-- BEGIN --

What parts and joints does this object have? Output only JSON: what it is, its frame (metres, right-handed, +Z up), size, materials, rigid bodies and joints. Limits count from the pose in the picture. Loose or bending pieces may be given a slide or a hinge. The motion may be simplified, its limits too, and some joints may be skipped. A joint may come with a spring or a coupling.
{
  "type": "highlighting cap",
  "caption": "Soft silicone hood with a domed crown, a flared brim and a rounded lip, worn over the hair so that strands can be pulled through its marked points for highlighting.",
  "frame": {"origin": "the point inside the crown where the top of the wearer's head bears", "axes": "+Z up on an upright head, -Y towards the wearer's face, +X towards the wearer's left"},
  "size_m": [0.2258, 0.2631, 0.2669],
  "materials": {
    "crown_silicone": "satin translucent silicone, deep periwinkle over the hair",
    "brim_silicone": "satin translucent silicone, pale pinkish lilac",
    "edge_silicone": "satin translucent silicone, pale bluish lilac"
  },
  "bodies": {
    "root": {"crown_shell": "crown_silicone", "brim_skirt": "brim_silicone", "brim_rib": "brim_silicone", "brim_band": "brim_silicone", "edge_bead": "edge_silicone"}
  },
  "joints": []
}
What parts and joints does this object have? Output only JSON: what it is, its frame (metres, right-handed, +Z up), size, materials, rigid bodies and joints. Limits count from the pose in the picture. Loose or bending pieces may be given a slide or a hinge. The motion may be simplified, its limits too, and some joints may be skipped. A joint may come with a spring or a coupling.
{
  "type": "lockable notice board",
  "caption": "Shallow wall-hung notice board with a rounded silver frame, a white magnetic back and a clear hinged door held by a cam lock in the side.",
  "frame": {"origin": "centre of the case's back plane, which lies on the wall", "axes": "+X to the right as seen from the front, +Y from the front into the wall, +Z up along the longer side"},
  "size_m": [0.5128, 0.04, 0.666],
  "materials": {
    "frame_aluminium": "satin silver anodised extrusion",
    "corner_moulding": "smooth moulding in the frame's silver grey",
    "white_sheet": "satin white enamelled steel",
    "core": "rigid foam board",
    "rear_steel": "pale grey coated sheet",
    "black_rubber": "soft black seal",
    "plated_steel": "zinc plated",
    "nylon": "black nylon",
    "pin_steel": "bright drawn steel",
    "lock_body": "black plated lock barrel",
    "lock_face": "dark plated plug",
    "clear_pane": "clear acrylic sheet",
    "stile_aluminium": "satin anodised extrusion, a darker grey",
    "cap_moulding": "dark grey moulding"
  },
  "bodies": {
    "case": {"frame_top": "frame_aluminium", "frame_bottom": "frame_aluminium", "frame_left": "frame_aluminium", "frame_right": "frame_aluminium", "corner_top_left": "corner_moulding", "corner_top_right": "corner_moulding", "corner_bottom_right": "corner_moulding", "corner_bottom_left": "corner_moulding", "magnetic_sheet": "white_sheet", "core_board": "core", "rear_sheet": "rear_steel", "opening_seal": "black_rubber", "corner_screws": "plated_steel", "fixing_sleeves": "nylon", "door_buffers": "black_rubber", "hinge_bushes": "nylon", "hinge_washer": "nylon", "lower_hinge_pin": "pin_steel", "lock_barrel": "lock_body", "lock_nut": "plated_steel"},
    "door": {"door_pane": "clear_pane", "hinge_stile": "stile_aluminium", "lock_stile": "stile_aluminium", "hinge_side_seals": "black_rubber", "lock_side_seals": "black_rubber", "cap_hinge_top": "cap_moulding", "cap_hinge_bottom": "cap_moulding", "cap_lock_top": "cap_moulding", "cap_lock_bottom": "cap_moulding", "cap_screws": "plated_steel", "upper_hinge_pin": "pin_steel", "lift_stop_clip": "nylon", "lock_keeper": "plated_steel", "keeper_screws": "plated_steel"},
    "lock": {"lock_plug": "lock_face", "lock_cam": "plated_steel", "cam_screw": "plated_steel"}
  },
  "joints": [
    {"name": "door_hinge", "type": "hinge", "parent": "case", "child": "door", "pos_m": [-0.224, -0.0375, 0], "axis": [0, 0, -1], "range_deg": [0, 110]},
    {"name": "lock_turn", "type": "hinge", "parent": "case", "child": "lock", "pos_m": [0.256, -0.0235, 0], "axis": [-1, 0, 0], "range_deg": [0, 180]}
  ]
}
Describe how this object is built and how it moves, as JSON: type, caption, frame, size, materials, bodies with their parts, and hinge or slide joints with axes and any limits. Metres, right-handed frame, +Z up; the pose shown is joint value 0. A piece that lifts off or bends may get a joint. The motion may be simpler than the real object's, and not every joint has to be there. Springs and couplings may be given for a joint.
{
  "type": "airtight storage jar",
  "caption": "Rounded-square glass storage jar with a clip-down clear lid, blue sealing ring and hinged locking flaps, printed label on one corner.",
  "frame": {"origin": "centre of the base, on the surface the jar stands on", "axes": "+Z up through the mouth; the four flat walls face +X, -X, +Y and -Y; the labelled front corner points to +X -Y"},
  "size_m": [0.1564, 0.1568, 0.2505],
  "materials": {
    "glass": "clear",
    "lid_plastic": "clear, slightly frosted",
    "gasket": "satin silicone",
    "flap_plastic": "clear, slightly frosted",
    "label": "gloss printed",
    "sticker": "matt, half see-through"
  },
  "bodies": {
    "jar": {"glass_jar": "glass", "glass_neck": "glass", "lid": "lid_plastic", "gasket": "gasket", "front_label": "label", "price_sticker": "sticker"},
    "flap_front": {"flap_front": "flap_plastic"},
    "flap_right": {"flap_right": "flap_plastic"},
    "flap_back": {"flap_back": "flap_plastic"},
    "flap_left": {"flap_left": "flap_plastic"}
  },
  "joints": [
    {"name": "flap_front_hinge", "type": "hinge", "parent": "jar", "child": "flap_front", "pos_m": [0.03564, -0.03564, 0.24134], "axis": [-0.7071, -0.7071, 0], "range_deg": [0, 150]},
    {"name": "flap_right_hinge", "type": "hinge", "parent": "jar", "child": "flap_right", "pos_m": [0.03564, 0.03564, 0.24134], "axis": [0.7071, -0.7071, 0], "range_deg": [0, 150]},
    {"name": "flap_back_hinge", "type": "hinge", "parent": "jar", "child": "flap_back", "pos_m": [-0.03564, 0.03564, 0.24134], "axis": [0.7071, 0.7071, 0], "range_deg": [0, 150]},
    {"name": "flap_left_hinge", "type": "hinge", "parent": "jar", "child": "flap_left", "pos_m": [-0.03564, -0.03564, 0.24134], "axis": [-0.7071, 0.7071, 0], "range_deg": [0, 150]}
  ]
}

-- END --

▶ [Short task]: Copy out all the entries shown above, character for character.

▶ [Answer to this exercise]:
What parts and joints does this object have? Output only JSON: what it is, its frame (metres, right-handed, +Z up), size, materials, rigid bodies and joints. Limits count from the pose in the picture. Loose or bending pieces may be given a slide or a hinge. The motion may be simplified, its limits too, and some joints may be skipped. A joint may come with a spring or a coupling.
{
  "type": "highlighting cap",
  "caption": "Soft silicone hood with a domed crown, a flared brim and a rounded lip, worn over the hair so that strands can be pulled through its marked points for highlighting.",
  "frame": {"origin": "the point inside the crown where the top of the wearer's head bears", "axes": "+Z up on an upright head, -Y towards the wearer's face, +X towards the wearer's left"},
  "size_m": [0.2258, 0.2631, 0.2669],
  "materials": {
    "crown_silicone": "satin translucent silicone, deep periwinkle over the hair",
    "brim_silicone": "satin translucent silicone, pale pinkish lilac",
    "edge_silicone": "satin translucent silicone, pale bluish lilac"
  },
  "bodies": {
    "root": {"crown_shell": "crown_silicone", "brim_skirt": "brim_silicone", "brim_rib": "brim_silicone", "brim_band": "brim_silicone", "edge_bead": "edge_silicone"}
  },
  "joints": []
}
What parts and joints does this object have? Output only JSON: what it is, its frame (metres, right-handed, +Z up), size, materials, rigid bodies and joints. Limits count from the pose in the picture. Loose or bending pieces may be given a slide or a hinge. The motion may be simplified, its limits too, and some joints may be skipped. A joint may come with a spring or a coupling.
{
  "type": "lockable notice board",
  "caption": "Shallow wall-hung notice board with a rounded silver frame, a white magnetic back and a clear hinged door held by a cam lock in the side.",
  "frame": {"origin": "centre of the case's back plane, which lies on the wall", "axes": "+X to the right as seen from the front, +Y from the front into the wall, +Z up along the longer side"},
  "size_m": [0.5128, 0.04, 0.666],
  "materials": {
    "frame_aluminium": "satin silver anodised extrusion",
    "corner_moulding": "smooth moulding in the frame's silver grey",
    "white_sheet": "satin white enamelled steel",
    "core": "rigid foam board",
    "rear_steel": "pale grey coated sheet",
    "black_rubber": "soft black seal",
    "plated_steel": "zinc plated",
    "nylon": "black nylon",
    "pin_steel": "bright drawn steel",
    "lock_body": "black plated lock barrel",
    "lock_face": "dark plated plug",
    "clear_pane": "clear acrylic sheet",
    "stile_aluminium": "satin anodised extrusion, a darker grey",
    "cap_moulding": "dark grey moulding"
  },
  "bodies": {
    "case": {"frame_top": "frame_aluminium", "frame_bottom": "frame_aluminium", "frame_left": "frame_aluminium", "frame_right": "frame_aluminium", "corner_top_left": "corner_moulding", "corner_top_right": "corner_moulding", "corner_bottom_right": "corner_moulding", "corner_bottom_left": "corner_moulding", "magnetic_sheet": "white_sheet", "core_board": "core", "rear_sheet": "rear_steel", "opening_seal": "black_rubber", "corner_screws": "plated_steel", "fixing_sleeves": "nylon", "door_buffers": "black_rubber", "hinge_bushes": "nylon", "hinge_washer": "nylon", "lower_hinge_pin": "pin_steel", "lock_barrel": "lock_body", "lock_nut": "plated_steel"},
    "door": {"door_pane": "clear_pane", "hinge_stile": "stile_aluminium", "lock_stile": "stile_aluminium", "hinge_side_seals": "black_rubber", "lock_side_seals": "black_rubber", "cap_hinge_top": "cap_moulding", "cap_hinge_bottom": "cap_moulding", "cap_lock_top": "cap_moulding", "cap_lock_bottom": "cap_moulding", "cap_screws": "plated_steel", "upper_hinge_pin": "pin_steel", "lift_stop_clip": "nylon", "lock_keeper": "plated_steel", "keeper_screws": "plated_steel"},
    "lock": {"lock_plug": "lock_face", "lock_cam": "plated_steel", "cam_screw": "plated_steel"}
  },
  "joints": [
    {"name": "door_hinge", "type": "hinge", "parent": "case", "child": "door", "pos_m": [-0.224, -0.0375, 0], "axis": [0, 0, -1], "range_deg": [0, 110]},
    {"name": "lock_turn", "type": "hinge", "parent": "case", "child": "lock", "pos_m": [0.256, -0.0235, 0], "axis": [-1, 0, 0], "range_deg": [0, 180]}
  ]
}
Describe how this object is built and how it moves, as JSON: type, caption, frame, size, materials, bodies with their parts, and hinge or slide joints with axes and any limits. Metres, right-handed frame, +Z up; the pose shown is joint value 0. A piece that lifts off or bends may get a joint. The motion may be simpler than the real object's, and not every joint has to be there. Springs and couplings may be given for a joint.
{
  "type": "airtight storage jar",
  "caption": "Rounded-square glass storage jar with a clip-down clear lid, blue sealing ring and hinged locking flaps, printed label on one corner.",
  "frame": {"origin": "centre of the base, on the surface the jar stands on", "axes": "+Z up through the mouth; the four flat walls face +X, -X, +Y and -Y; the labelled front corner points to +X -Y"},
  "size_m": [0.1564, 0.1568, 0.2505],
  "materials": {
    "glass": "clear",
    "lid_plastic": "clear, slightly frosted",
    "gasket": "satin silicone",
    "flap_plastic": "clear, slightly frosted",
    "label": "gloss printed",
    "sticker": "matt, half see-through"
  },
  "bodies": {
    "jar": {"glass_jar": "glass", "glass_neck": "glass", "lid": "lid_plastic", "gasket": "gasket", "front_label": "label", "price_sticker": "sticker"},
    "flap_front": {"flap_front": "flap_plastic"},
    "flap_right": {"flap_right": "flap_plastic"},
    "flap_back": {"flap_back": "flap_plastic"},
    "flap_left": {"flap_left": "flap_plastic"}
  },
  "joints": [
    {"name": "flap_front_hinge", "type": "hinge", "parent": "jar", "child": "flap_front", "pos_m": [0.03564, -0.03564, 0.24134], "axis": [-0.7071, -0.7071, 0], "range_deg": [0, 150]},
    {"name": "flap_right_hinge", "type": "hinge", "parent": "jar", "child": "flap_right", "pos_m": [0.03564, 0.03564, 0.24134], "axis": [0.7071, -0.7071, 0], "range_deg": [0, 150]},
    {"name": "flap_back_hinge", "type": "hinge", "parent": "jar", "child": "flap_back", "pos_m": [-0.03564, 0.03564, 0.24134], "axis": [0.7071, 0.7071, 0], "range_deg": [0, 150]},
    {"name": "flap_left_hinge", "type": "hinge", "parent": "jar", "child": "flap_left", "pos_m": [-0.03564, -0.03564, 0.24134], "axis": [-0.7071, 0.7071, 0], "range_deg": [0, 150]}
  ]
}